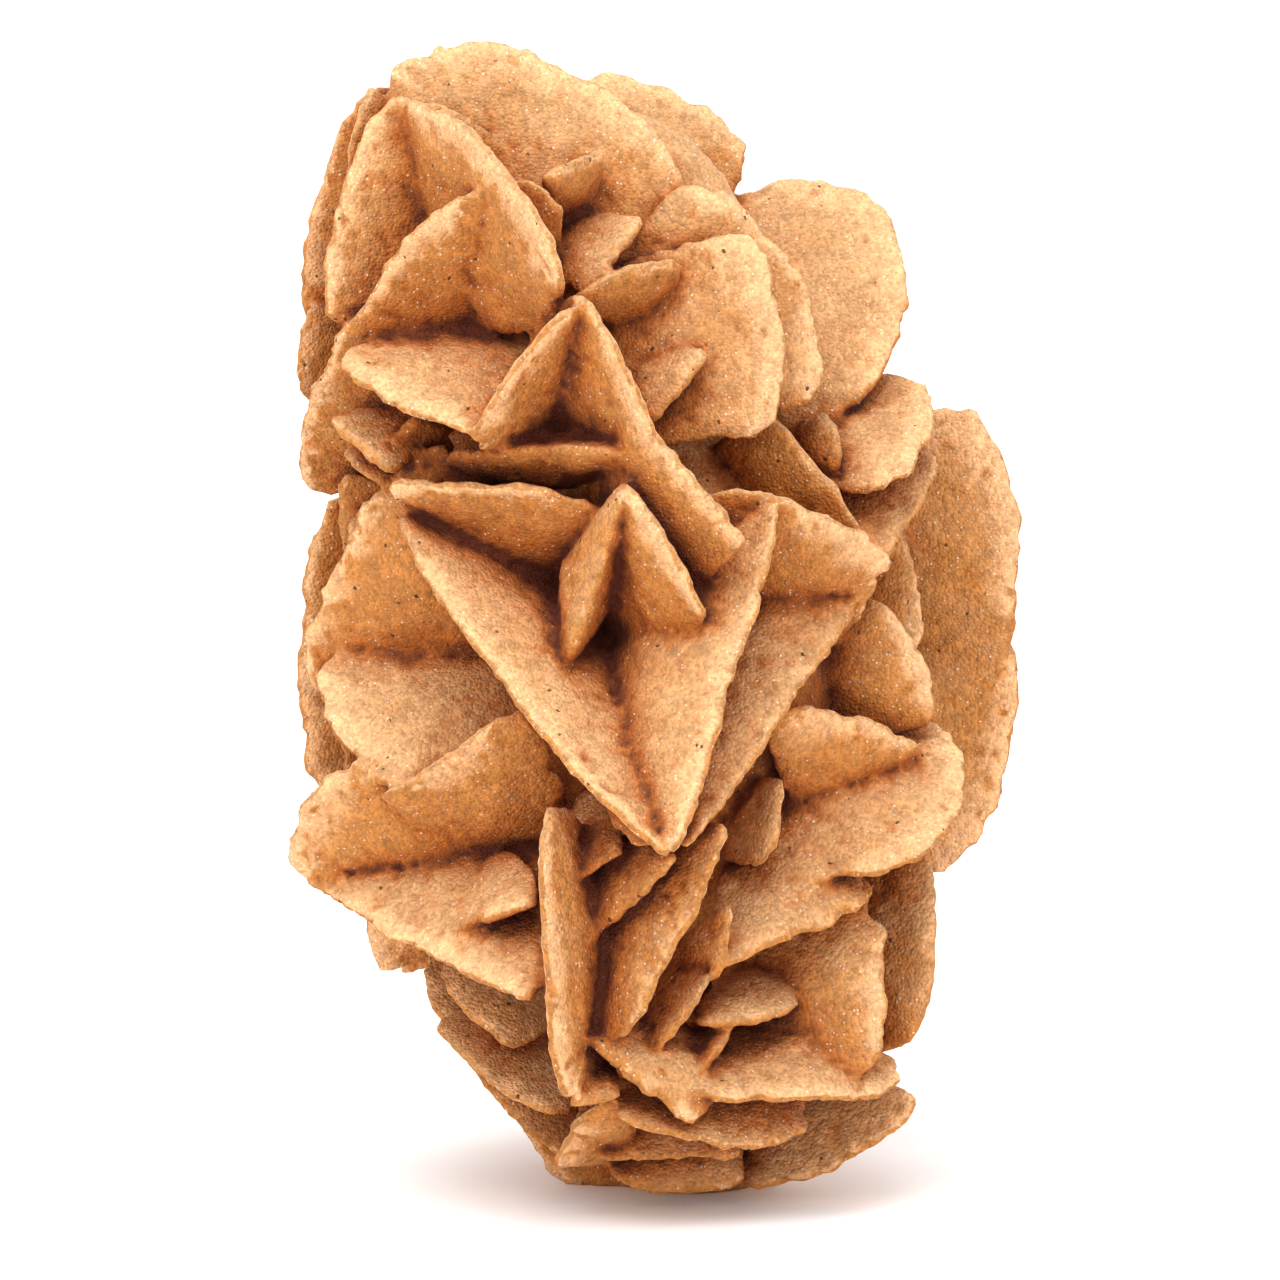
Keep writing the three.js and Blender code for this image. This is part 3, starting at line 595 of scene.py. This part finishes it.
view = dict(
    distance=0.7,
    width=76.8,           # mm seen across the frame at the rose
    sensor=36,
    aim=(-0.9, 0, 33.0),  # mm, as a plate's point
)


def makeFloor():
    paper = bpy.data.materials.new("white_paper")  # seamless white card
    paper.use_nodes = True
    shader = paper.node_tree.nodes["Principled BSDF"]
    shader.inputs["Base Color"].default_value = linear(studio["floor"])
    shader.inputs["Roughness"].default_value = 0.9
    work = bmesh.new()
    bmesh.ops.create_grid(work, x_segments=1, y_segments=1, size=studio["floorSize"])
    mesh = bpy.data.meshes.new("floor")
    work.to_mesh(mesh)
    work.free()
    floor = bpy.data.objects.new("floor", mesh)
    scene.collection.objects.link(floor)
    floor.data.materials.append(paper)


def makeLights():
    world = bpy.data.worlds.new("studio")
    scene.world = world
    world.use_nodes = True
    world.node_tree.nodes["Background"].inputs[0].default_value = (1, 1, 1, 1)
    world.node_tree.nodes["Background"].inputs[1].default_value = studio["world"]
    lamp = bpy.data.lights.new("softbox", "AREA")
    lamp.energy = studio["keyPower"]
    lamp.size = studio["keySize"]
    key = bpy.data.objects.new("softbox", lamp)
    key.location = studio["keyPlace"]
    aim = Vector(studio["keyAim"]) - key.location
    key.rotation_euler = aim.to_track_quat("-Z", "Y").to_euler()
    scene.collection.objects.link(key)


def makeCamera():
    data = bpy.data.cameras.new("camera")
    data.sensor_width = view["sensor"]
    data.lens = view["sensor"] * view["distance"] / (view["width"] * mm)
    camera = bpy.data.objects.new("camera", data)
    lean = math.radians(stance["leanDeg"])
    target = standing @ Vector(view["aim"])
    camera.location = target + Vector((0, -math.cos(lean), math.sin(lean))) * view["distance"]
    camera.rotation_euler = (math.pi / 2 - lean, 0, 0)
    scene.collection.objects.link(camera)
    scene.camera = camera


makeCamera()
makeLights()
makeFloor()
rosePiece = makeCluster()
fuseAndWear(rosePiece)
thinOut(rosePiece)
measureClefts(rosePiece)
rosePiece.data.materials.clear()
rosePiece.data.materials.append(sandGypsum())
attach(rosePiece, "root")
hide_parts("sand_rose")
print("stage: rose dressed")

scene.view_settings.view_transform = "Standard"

● **The exercise**
Each line of the listing should be copied exactly.

● **Output of the task**
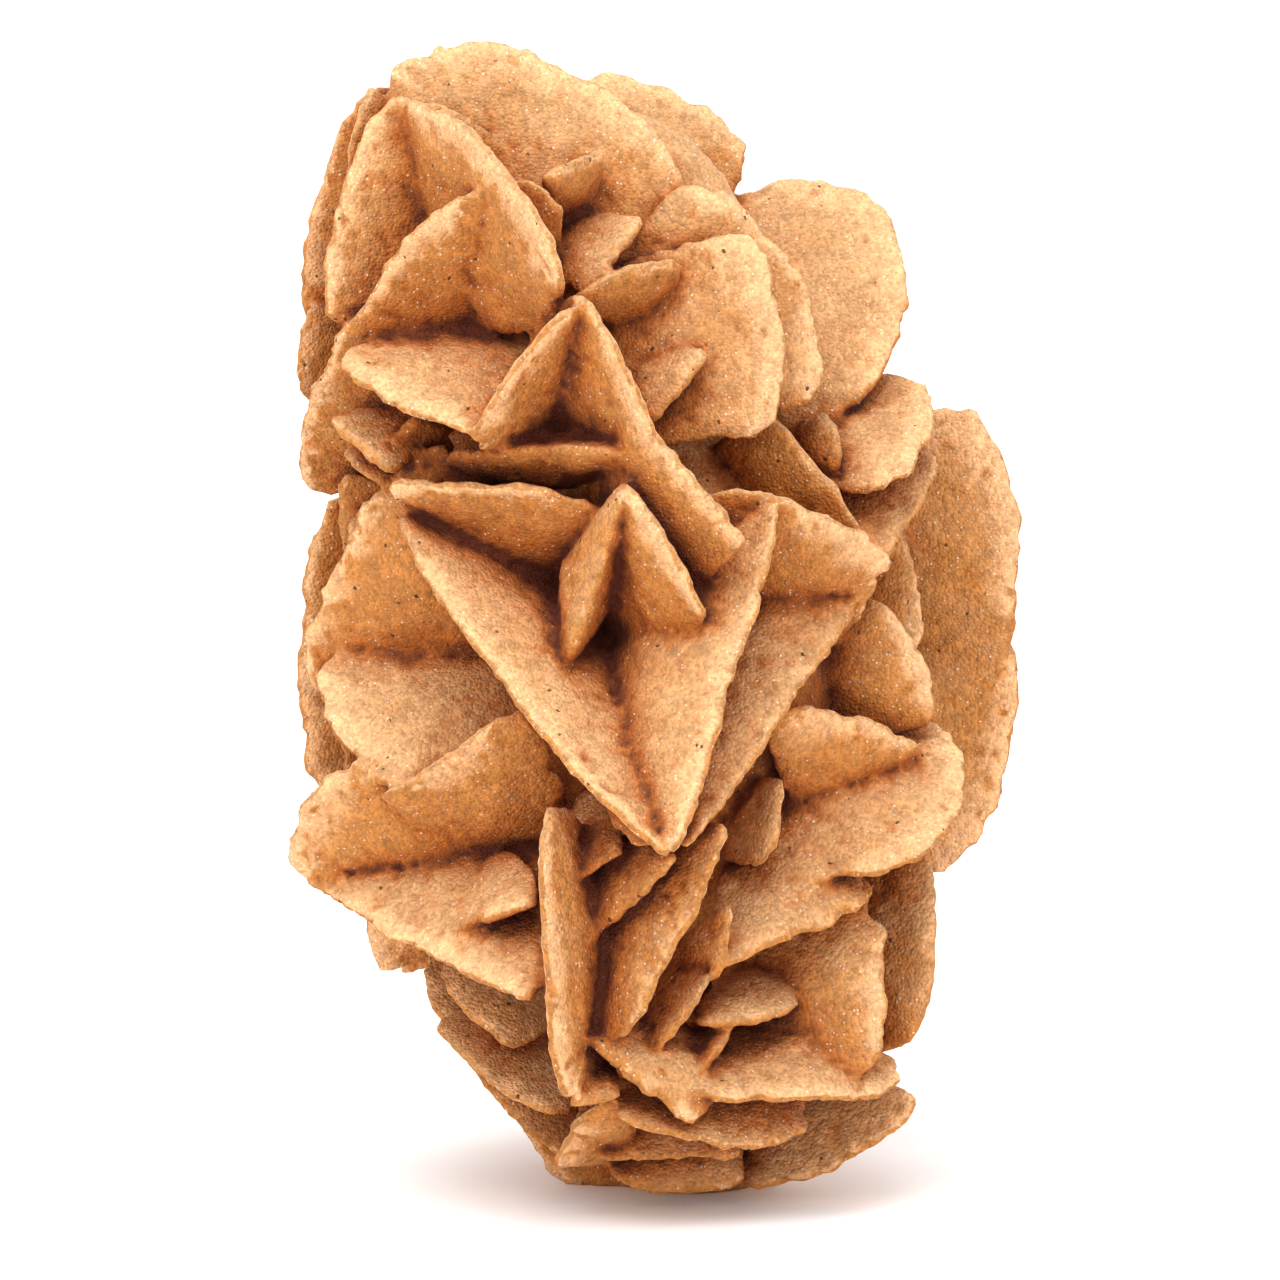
Keep writing the three.js and Blender code for this image. This is part 3, starting at line 595 of scene.py. This part finishes it.
view = dict(
    distance=0.7,
    width=76.8,           # mm seen across the frame at the rose
    sensor=36,
    aim=(-0.9, 0, 33.0),  # mm, as a plate's point
)


def makeFloor():
    paper = bpy.data.materials.new("white_paper")  # seamless white card
    paper.use_nodes = True
    shader = paper.node_tree.nodes["Principled BSDF"]
    shader.inputs["Base Color"].default_value = linear(studio["floor"])
    shader.inputs["Roughness"].default_value = 0.9
    work = bmesh.new()
    bmesh.ops.create_grid(work, x_segments=1, y_segments=1, size=studio["floorSize"])
    mesh = bpy.data.meshes.new("floor")
    work.to_mesh(mesh)
    work.free()
    floor = bpy.data.objects.new("floor", mesh)
    scene.collection.objects.link(floor)
    floor.data.materials.append(paper)


def makeLights():
    world = bpy.data.worlds.new("studio")
    scene.world = world
    world.use_nodes = True
    world.node_tree.nodes["Background"].inputs[0].default_value = (1, 1, 1, 1)
    world.node_tree.nodes["Background"].inputs[1].default_value = studio["world"]
    lamp = bpy.data.lights.new("softbox", "AREA")
    lamp.energy = studio["keyPower"]
    lamp.size = studio["keySize"]
    key = bpy.data.objects.new("softbox", lamp)
    key.location = studio["keyPlace"]
    aim = Vector(studio["keyAim"]) - key.location
    key.rotation_euler = aim.to_track_quat("-Z", "Y").to_euler()
    scene.collection.objects.link(key)


def makeCamera():
    data = bpy.data.cameras.new("camera")
    data.sensor_width = view["sensor"]
    data.lens = view["sensor"] * view["distance"] / (view["width"] * mm)
    camera = bpy.data.objects.new("camera", data)
    lean = math.radians(stance["leanDeg"])
    target = standing @ Vector(view["aim"])
    camera.location = target + Vector((0, -math.cos(lean), math.sin(lean))) * view["distance"]
    camera.rotation_euler = (math.pi / 2 - lean, 0, 0)
    scene.collection.objects.link(camera)
    scene.camera = camera


makeCamera()
makeLights()
makeFloor()
rosePiece = makeCluster()
fuseAndWear(rosePiece)
thinOut(rosePiece)
measureClefts(rosePiece)
rosePiece.data.materials.clear()
rosePiece.data.materials.append(sandGypsum())
attach(rosePiece, "root")
hide_parts("sand_rose")
print("stage: rose dressed")

scene.view_settings.view_transform = "Standard"